> **The problem**: Restate verbatim the lines between the one holding "function meshOf(name, geometry, finish)" and the one holding "obj.matrix_parent_inverse = Matrix.Identity(4)", both included, and no others.

** Begin Input for this task **

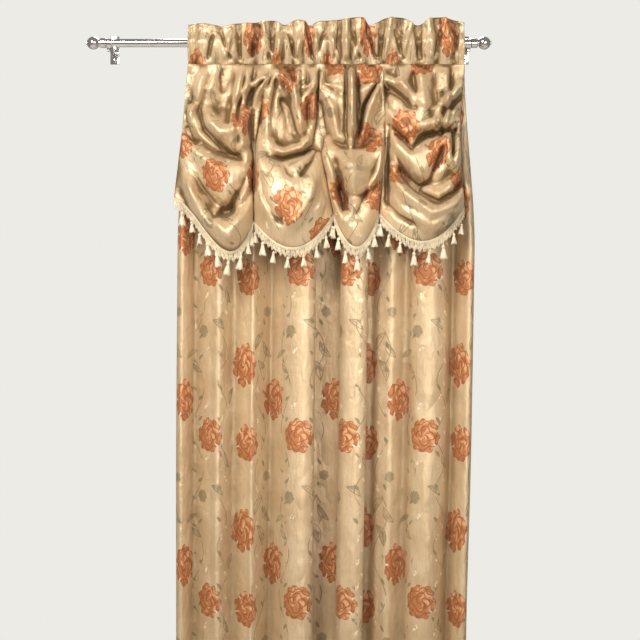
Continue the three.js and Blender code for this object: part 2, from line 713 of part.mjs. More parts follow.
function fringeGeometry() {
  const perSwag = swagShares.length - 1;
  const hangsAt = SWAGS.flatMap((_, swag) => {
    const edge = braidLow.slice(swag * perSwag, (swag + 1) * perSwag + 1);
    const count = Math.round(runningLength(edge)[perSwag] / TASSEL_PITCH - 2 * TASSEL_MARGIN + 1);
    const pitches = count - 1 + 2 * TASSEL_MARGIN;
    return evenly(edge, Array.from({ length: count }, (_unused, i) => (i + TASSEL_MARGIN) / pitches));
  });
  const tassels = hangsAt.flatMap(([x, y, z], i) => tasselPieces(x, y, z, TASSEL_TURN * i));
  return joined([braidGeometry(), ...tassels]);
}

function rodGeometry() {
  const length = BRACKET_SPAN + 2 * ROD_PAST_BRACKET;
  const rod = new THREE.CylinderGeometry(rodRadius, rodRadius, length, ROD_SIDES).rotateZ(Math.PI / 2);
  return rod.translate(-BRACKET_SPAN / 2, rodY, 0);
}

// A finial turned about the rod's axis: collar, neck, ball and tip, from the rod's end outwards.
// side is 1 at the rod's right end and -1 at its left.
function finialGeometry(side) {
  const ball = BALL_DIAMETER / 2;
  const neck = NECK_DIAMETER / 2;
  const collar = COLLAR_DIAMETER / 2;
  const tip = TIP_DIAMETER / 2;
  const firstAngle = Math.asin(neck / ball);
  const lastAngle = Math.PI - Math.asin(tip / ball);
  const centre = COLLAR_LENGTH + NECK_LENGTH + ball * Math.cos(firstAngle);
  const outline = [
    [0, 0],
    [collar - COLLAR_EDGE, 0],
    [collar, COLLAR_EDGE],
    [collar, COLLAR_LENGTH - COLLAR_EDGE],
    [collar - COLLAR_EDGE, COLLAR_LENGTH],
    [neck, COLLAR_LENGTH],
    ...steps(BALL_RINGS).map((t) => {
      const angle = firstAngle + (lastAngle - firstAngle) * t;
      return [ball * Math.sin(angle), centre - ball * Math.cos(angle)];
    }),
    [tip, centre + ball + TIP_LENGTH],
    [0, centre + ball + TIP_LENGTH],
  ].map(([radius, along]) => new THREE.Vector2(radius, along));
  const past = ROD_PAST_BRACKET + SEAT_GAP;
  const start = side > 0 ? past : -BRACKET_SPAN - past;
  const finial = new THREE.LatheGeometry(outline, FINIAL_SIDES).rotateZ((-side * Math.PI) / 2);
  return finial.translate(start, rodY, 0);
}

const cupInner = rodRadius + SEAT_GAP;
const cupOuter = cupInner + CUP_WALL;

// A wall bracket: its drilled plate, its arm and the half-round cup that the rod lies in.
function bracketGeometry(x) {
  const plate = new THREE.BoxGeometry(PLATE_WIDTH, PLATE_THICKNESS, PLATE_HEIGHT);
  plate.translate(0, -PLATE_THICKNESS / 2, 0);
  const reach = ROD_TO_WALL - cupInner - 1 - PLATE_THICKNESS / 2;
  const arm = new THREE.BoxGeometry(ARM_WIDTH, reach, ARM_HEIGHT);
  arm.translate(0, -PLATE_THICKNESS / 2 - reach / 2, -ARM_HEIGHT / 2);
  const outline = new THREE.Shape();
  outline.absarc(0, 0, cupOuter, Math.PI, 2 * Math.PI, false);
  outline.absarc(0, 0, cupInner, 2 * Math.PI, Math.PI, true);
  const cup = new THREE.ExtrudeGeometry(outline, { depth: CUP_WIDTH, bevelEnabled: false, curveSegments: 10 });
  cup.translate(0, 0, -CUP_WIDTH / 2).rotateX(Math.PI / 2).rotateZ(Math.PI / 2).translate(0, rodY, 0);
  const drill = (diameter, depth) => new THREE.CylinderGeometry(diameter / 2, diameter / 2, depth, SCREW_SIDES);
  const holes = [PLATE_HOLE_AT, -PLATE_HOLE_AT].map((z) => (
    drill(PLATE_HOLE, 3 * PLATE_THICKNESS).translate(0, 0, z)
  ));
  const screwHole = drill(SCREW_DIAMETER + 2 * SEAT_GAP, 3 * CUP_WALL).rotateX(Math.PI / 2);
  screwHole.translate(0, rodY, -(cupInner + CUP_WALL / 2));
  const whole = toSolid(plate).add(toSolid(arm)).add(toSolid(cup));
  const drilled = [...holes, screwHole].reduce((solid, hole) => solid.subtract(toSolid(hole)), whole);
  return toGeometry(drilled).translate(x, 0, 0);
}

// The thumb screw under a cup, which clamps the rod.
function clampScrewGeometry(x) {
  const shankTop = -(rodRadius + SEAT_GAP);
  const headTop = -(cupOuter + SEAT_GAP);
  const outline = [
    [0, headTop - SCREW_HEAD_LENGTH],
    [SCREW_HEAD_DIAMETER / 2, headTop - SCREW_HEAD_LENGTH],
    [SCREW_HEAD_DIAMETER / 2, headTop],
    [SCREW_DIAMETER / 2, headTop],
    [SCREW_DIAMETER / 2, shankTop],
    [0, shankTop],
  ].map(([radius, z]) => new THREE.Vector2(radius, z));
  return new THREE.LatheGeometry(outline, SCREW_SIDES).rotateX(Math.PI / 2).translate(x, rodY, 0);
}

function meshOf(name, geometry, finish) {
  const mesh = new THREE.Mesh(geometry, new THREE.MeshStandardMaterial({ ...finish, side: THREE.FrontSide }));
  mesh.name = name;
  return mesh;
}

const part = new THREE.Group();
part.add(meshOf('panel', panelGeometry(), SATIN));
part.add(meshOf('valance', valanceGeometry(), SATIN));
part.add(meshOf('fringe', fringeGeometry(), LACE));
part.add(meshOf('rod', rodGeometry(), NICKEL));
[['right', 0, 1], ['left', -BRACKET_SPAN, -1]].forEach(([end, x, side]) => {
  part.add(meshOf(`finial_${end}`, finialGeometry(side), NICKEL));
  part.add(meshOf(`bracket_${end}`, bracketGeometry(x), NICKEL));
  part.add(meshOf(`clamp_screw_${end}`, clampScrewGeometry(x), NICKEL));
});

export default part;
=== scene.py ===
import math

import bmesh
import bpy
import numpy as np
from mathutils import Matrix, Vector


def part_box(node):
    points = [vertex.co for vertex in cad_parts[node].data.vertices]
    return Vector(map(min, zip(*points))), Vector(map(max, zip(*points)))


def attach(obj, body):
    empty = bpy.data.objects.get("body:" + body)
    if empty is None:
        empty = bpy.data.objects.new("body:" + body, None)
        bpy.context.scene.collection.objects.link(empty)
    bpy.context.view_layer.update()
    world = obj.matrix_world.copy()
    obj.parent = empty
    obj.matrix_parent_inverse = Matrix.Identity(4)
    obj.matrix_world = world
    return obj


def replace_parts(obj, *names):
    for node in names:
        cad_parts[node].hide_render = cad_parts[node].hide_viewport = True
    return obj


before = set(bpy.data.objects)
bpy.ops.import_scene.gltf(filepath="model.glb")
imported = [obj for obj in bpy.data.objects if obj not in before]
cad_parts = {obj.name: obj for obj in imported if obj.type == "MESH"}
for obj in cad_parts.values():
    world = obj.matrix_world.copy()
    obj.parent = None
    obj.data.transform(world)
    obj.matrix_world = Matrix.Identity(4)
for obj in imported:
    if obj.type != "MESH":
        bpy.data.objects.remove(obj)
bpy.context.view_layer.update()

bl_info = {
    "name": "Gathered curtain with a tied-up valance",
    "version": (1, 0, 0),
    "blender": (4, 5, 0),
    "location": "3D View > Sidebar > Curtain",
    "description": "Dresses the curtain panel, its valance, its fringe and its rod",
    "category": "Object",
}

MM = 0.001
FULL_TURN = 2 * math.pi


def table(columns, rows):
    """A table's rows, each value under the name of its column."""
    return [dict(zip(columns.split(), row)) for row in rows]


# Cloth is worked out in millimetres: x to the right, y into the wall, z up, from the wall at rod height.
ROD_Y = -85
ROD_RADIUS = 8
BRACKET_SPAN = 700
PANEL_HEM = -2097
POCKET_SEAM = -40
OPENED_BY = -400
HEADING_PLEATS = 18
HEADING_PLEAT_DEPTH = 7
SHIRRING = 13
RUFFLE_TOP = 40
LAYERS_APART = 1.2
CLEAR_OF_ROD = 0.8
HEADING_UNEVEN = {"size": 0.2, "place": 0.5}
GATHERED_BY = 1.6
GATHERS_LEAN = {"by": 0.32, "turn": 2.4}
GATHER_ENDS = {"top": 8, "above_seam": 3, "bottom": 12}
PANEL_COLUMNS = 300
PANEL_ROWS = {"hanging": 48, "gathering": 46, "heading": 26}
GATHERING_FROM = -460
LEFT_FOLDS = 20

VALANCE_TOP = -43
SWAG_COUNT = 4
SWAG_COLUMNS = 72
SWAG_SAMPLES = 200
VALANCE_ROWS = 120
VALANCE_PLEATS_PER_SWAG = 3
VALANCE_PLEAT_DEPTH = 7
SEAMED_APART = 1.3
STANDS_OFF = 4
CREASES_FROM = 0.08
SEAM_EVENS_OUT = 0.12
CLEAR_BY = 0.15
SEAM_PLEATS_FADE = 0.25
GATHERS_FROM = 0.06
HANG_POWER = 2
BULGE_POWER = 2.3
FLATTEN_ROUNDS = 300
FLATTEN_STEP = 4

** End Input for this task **
** Begin Input for this task **

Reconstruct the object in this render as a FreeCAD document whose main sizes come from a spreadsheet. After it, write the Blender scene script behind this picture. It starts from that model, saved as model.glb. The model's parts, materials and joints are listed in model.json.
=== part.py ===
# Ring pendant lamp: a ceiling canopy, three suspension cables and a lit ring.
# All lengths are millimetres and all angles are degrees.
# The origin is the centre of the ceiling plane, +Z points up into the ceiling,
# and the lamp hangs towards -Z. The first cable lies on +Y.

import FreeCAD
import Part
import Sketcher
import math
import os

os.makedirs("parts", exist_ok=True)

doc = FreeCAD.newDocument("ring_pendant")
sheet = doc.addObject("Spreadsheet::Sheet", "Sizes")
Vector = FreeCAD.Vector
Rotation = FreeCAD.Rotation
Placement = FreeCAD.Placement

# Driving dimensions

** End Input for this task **

> **Task answer**:
function meshOf(name, geometry, finish) {
  const mesh = new THREE.Mesh(geometry, new THREE.MeshStandardMaterial({ ...finish, side: THREE.FrontSide }));
  mesh.name = name;
  return mesh;
}

const part = new THREE.Group();
part.add(meshOf('panel', panelGeometry(), SATIN));
part.add(meshOf('valance', valanceGeometry(), SATIN));
part.add(meshOf('fringe', fringeGeometry(), LACE));
part.add(meshOf('rod', rodGeometry(), NICKEL));
[['right', 0, 1], ['left', -BRACKET_SPAN, -1]].forEach(([end, x, side]) => {
  part.add(meshOf(`finial_${end}`, finialGeometry(side), NICKEL));
  part.add(meshOf(`bracket_${end}`, bracketGeometry(x), NICKEL));
  part.add(meshOf(`clamp_screw_${end}`, clampScrewGeometry(x), NICKEL));
});

export default part;
=== scene.py ===
import math

import bmesh
import bpy
import numpy as np
from mathutils import Matrix, Vector


def part_box(node):
    points = [vertex.co for vertex in cad_parts[node].data.vertices]
    return Vector(map(min, zip(*points))), Vector(map(max, zip(*points)))


def attach(obj, body):
    empty = bpy.data.objects.get("body:" + body)
    if empty is None:
        empty = bpy.data.objects.new("body:" + body, None)
        bpy.context.scene.collection.objects.link(empty)
    bpy.context.view_layer.update()
    world = obj.matrix_world.copy()
    obj.parent = empty
    obj.matrix_parent_inverse = Matrix.Identity(4)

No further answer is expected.